The third way to do it is to put a generic, plain vanilla AI in a private cloud space, and then inform it in real time. This is where having a Data Fabric available becomes important. Before a question is actually posed to the AI service a query is run against the entire enterprise data set, a task that requires a Data Fabric. This surfaces all the company data relevant to the query and this is sent, together with the question, to the vanilla AI service in a private cloud. Combining the question with all relevant current data extracted from the live business applications gives the AI the not only the information but also the context underpinning the question.

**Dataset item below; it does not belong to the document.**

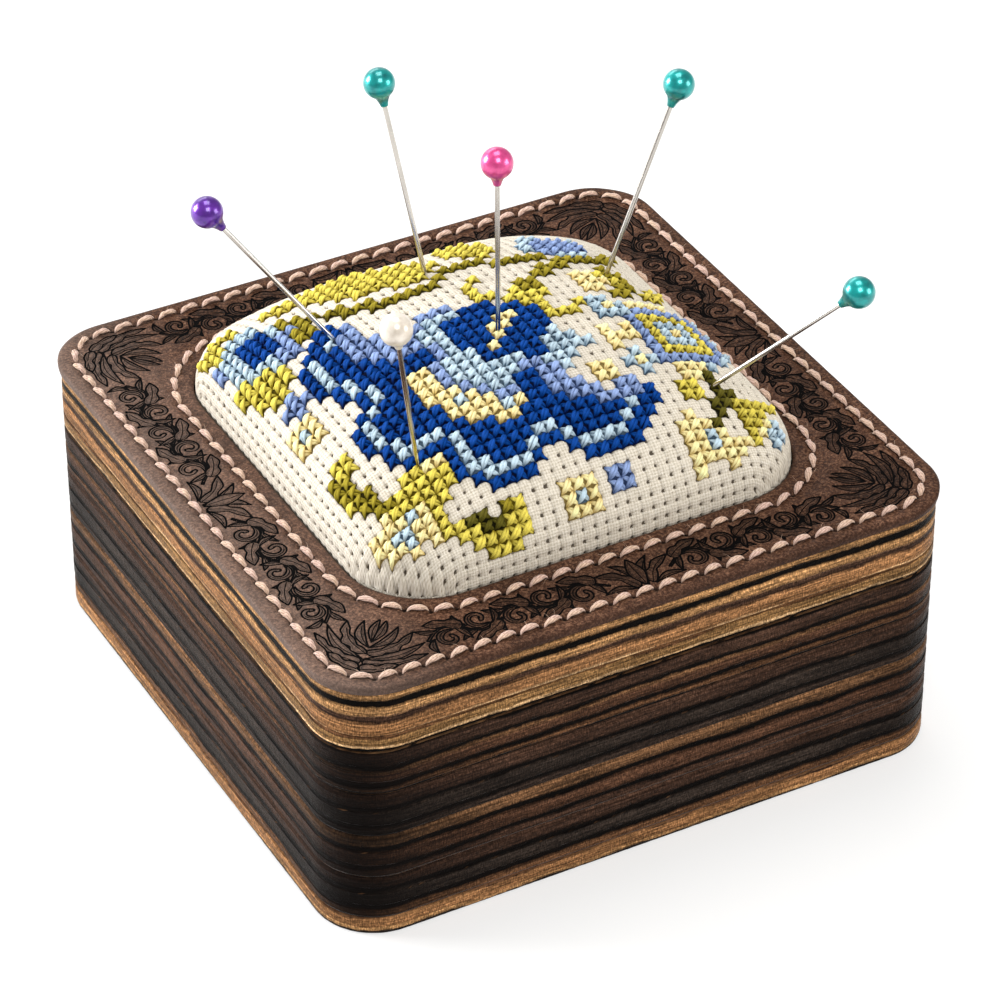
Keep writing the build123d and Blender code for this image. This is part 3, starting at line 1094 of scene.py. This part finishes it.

This will make it far more secure, for the data can be deleted as soon as the result has been accepted. It will also be more cost-effective as users will not have to pay to store large amounts of training data, ongoing data upload fees and running costs of a large cloud services site. Finally, its answers are auditable. The source data can be filtered to remove information that is not relevant for the question being asked, which can also help manage the introduction of accidental biases.

My take

If AI achieves anything over the next few years it will be an almost brutal demonstration of the famous Gartner Hype Cycle in action. At the moment, the expectations for AI are humungous – and continuing to grow – with possible results for humanity ranging from a future life of enduring, blissful indolence to total annihilation. So reaching the 'Peak of Inflated Expectations' still seems a long way off. The subsequent fall into the 'Trough of Disillusionment', when it comes, will no doubt be equally rapid – with the likelihood of many corporate fingers being badly burned.

But as and when AI moves on to the Plateau of Productivity, an operational model such set out by Calkins is likely to be playing a significant part in achieving that goal. It targets a role for AI that just about every business will need at their core, whatever their size, and offers a way of achieving it, if Calkins proves right, that offers speed, flexibility, accuracy and, above all, greater security.